Hanekom: No election is required. The fund appears free to find a way in which to appoint independent trustees. Also, the unequal treatment of commercial versus non-commercial umbrella funds is unjustified.
Hunter: This is inconsistent with the object of the Act at s7A. Also, it’s insufficient for compliance with the law or to ensure that the board does not use its powers principally for the benefit of the fund’s sponsor. Some funds with 50% independents still seem ‘captured’.
Hanekom: Not practical. Ignores the facts that some sub-committees operate within narrow mandates given to them by main boards, and that some include external experts for good reason.
Hunter: Agreed. Further, any member of a subcommittee who seems unable to exercise an independent discretion should be expelled from it.
Hanekom: Already provided for in relation to all board members.
Hunter: Agreed. Superfluous.
Hanekom: This would give the independents effective veto rights and allow them to choose investment portfolios provided by sponsors’ competitors. The independents could ‘capture’ the funds.
Hunter: If they had good reason for thinking the competitors’ portfolios were best of breed, this would be a good result.
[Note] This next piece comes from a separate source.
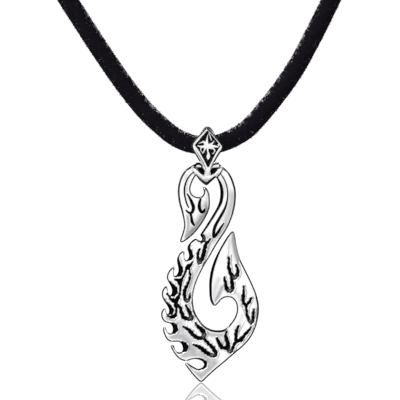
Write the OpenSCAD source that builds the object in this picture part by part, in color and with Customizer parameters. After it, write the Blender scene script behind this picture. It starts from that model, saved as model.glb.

Commercial umbrella funds can be captured by their sponsors even if 50% of their trustees are ‘independent’ or ‘member-elected’. Better if all were independent.
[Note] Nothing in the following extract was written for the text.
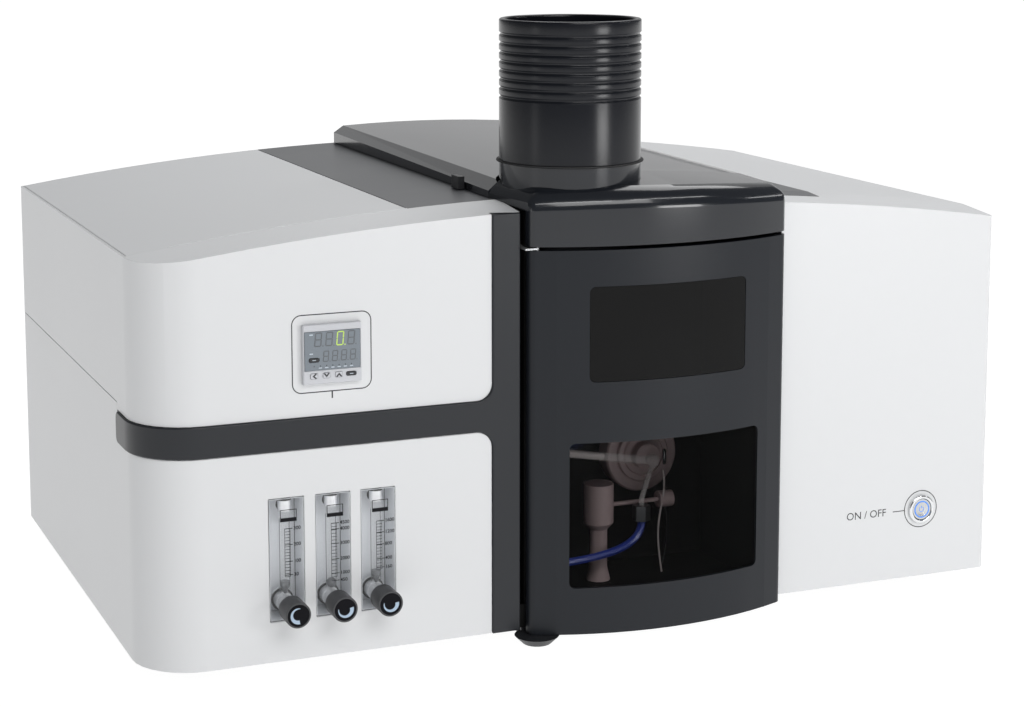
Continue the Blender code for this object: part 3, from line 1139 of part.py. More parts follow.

Hanekom: Unsure what this means. Will joint forums or local boards, at the level of each participating employer, become compulsory for each employer? How can the size of the umbrella fund – or is it the size of the employer – determine the need for a manco?
Hunter: A subordinate governance structure does not have to be employer-based. It could be determined by reference to region, occupation, industry or some other basis for community of interest. Mancos can be committees of the umbrella fund, to assist the board better to liaise with members and employers. In this way they’d ensure adequate and timeous communication, interaction and understanding of matters which impact these stakeholders.
Okay, Olano, over to you. But even more than the regulator and the sponsors, employers and fund members had better pay close attention too. It’s primarily their interests at stake.